I usually don't even read reviews of fashion shows, let alone write about them. But this killer review in the Fashion section of The New York Times captures the essences of what has been most repulsive about American consumer culture during the Bush wars (the fad for Hummers, the Blackwater apparel line, etc.). So, here is the voice of NYT fashion writer Cathy Horn:

Any time a fashion designer goes off in the direction of the Russian Revolution, he or she might as well issue a disclaimer that says don’t take me seriously. The romance of that period has been well covered — another babushka, another bushy eyebrow, what’s the difference — and the real terror is too ghastly to trivialize with a nicely cut gabardine jodhpur.
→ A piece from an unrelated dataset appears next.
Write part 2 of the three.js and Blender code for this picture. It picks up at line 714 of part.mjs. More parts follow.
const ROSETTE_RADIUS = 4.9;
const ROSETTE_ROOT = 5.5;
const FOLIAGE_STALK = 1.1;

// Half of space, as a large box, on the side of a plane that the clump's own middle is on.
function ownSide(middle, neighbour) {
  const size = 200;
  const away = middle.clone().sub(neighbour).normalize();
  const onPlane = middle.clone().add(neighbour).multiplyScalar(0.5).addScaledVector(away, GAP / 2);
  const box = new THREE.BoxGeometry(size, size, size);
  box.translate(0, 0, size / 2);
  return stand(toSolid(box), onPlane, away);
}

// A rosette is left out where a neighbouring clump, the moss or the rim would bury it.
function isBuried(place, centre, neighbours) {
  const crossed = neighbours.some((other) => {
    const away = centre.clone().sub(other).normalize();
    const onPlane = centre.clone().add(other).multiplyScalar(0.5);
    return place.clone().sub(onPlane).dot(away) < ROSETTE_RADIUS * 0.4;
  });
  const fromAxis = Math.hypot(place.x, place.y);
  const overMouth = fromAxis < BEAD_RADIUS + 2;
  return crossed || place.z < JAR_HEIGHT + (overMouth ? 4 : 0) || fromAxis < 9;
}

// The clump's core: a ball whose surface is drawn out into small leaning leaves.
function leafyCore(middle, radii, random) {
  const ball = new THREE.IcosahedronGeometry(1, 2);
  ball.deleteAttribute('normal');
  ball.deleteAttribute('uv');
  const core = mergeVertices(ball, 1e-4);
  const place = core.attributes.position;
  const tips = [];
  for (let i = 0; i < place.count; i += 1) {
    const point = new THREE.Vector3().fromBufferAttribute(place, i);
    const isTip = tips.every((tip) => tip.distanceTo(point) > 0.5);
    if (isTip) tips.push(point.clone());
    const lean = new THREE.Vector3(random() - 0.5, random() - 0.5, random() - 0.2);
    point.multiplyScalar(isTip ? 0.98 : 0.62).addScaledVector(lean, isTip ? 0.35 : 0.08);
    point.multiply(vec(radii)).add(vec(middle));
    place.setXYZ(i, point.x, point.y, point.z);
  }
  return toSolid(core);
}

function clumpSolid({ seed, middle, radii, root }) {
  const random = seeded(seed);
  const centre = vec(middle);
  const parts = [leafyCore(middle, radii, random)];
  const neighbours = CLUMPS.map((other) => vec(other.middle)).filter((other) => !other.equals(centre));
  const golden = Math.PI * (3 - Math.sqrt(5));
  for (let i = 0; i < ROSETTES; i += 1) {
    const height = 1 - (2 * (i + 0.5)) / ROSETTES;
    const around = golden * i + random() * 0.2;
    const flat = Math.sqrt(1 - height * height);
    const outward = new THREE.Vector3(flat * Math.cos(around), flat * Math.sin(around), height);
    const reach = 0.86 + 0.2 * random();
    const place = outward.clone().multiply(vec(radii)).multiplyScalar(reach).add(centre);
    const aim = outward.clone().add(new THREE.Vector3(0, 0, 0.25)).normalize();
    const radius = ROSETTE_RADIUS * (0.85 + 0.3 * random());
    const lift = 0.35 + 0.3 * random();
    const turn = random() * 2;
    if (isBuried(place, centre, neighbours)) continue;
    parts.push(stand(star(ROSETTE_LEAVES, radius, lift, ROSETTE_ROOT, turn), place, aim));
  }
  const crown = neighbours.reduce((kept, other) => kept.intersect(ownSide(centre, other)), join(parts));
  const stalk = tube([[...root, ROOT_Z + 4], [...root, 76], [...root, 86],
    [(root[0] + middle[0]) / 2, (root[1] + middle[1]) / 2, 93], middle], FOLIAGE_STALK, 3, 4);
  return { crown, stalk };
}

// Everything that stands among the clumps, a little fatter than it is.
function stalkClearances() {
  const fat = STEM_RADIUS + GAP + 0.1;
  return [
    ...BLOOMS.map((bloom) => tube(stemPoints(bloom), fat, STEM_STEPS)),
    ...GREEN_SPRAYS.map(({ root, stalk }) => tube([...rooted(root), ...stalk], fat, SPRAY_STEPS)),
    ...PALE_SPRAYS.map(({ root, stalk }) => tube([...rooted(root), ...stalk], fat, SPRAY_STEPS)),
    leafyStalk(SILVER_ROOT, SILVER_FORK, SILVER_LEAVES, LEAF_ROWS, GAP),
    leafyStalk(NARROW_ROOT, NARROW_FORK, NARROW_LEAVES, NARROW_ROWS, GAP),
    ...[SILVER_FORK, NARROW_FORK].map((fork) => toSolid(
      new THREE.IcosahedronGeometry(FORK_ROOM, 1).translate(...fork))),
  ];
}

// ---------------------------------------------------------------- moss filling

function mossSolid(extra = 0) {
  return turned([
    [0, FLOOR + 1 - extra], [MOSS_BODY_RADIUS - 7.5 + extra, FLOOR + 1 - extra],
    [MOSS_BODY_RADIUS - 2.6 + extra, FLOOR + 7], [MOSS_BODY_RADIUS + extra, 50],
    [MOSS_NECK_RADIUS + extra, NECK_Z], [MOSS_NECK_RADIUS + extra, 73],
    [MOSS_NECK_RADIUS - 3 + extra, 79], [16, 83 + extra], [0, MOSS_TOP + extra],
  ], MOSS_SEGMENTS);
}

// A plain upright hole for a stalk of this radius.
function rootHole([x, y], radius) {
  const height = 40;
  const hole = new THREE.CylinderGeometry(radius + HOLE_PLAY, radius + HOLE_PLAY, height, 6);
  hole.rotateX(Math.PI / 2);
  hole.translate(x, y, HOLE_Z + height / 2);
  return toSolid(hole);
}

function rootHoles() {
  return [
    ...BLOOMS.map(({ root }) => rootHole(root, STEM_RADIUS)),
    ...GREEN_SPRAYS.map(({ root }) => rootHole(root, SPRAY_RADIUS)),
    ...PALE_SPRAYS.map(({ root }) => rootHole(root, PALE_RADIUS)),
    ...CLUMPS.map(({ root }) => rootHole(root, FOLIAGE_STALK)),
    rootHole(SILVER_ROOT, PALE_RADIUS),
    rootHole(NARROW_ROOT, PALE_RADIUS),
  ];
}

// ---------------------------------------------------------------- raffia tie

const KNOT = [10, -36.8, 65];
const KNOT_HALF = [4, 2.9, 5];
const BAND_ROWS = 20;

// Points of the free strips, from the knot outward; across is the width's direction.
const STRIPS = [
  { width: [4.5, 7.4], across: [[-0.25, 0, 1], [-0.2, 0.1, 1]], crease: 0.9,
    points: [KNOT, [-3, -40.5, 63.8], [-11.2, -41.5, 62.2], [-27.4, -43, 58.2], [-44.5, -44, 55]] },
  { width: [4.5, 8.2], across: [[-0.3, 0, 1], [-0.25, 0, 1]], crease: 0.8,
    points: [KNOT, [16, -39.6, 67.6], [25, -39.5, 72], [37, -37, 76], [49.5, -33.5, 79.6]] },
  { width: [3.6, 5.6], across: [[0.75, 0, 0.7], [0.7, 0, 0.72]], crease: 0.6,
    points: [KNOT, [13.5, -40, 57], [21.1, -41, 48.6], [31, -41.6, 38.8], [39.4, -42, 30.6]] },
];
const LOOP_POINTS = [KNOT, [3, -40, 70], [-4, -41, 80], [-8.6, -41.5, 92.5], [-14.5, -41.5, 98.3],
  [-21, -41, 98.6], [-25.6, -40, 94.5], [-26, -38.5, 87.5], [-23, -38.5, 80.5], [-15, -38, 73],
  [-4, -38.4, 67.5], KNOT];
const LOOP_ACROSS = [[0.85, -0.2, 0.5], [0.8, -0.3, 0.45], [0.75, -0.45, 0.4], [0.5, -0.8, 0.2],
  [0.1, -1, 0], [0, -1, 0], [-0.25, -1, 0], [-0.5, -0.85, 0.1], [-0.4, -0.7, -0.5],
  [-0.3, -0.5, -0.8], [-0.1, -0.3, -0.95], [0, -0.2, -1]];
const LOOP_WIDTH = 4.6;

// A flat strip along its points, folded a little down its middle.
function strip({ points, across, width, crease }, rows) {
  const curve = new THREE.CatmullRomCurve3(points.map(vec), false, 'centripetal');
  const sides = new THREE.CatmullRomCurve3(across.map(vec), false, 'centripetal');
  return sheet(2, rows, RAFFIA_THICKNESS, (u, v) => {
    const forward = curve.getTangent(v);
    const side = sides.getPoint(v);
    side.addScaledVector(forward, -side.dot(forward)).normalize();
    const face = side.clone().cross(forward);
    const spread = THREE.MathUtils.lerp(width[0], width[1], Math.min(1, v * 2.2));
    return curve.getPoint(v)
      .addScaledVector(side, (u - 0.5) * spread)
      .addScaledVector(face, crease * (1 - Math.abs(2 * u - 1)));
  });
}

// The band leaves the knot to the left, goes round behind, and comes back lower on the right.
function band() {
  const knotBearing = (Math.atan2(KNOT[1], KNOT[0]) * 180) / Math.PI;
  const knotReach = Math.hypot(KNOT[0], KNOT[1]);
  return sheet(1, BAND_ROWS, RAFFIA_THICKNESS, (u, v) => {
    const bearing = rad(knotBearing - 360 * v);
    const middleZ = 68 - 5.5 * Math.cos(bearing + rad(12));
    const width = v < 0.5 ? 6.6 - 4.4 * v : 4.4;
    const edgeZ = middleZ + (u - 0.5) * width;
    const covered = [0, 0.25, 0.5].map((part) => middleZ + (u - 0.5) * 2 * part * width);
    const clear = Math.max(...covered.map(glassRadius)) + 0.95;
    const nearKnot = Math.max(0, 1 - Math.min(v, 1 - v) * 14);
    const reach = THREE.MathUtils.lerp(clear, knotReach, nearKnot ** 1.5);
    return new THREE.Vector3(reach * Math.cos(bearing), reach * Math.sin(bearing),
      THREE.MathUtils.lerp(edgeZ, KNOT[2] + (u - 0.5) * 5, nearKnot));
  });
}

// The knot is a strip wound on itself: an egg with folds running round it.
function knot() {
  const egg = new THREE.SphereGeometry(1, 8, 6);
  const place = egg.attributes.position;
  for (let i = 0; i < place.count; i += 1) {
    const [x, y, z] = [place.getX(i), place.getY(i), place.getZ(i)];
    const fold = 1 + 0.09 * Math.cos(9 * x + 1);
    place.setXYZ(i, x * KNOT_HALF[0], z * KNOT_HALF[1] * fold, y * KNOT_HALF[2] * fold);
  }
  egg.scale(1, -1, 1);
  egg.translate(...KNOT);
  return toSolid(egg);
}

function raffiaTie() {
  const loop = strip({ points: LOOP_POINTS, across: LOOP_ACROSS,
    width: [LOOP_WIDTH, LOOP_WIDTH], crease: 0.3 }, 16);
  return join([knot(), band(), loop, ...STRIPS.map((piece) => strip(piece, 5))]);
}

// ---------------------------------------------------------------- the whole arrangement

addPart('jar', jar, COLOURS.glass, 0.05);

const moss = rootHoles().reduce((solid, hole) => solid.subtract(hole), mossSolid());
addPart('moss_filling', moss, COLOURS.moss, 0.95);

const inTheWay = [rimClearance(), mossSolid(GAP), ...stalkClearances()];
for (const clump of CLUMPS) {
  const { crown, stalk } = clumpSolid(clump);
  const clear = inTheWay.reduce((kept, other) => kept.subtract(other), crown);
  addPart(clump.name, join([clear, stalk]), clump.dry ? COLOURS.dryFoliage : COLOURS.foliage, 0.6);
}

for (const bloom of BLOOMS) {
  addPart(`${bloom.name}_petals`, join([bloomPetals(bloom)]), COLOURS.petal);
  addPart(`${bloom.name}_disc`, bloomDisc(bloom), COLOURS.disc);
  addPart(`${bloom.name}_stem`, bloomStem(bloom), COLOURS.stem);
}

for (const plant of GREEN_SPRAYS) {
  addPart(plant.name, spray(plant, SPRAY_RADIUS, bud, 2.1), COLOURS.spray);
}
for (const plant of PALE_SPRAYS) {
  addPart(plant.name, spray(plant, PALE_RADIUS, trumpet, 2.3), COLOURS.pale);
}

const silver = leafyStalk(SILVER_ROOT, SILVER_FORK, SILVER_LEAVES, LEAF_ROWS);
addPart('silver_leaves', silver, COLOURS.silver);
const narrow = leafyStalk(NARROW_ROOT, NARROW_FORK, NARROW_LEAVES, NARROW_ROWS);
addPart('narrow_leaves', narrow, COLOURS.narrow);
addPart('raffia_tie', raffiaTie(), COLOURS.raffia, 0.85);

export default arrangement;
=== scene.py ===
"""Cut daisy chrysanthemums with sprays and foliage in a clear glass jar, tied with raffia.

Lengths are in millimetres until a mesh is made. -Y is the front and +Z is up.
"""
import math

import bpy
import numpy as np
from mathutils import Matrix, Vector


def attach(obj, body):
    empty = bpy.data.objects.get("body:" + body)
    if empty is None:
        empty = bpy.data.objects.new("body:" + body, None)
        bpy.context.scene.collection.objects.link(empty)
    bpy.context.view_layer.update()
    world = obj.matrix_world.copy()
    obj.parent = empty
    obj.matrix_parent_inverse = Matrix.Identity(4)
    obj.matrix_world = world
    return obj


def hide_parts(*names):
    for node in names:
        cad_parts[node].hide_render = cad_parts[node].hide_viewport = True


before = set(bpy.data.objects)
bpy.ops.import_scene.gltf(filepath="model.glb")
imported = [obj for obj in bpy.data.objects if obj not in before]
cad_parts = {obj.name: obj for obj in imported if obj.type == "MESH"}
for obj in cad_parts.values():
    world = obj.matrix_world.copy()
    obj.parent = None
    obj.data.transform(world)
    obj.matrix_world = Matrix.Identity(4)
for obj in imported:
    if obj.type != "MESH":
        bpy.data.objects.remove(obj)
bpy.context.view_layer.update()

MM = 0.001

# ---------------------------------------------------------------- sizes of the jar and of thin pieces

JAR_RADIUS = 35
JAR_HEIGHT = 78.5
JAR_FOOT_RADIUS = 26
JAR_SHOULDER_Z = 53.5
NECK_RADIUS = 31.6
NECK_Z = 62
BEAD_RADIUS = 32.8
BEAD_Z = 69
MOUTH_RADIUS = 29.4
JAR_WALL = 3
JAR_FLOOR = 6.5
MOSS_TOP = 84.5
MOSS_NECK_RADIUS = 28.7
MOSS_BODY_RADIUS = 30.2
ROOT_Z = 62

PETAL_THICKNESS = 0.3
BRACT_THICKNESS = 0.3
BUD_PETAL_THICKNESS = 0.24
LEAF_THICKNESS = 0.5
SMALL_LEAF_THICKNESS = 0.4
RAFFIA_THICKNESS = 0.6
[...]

Ms. [Vera] Wang’s stylized Russian story was fairly lugubrious. In a way, her problem is that she has too much information, and at the same time, she is not an original-thinking designer. Everything interests her: workers’ tunics, Russian constructivism, military insignia.

Yet she lacks the imagination and courage to create something wholly original in ready-to-wear. She is continually defeated by her own eye, which is a magazine editor’s eye. This is wonderful for creating visual effects, like pairing models in their sweet-looking Cossack wear.

(I have no idea whether I would agree with her assessment of the clothes; but the social criticism is interesting.)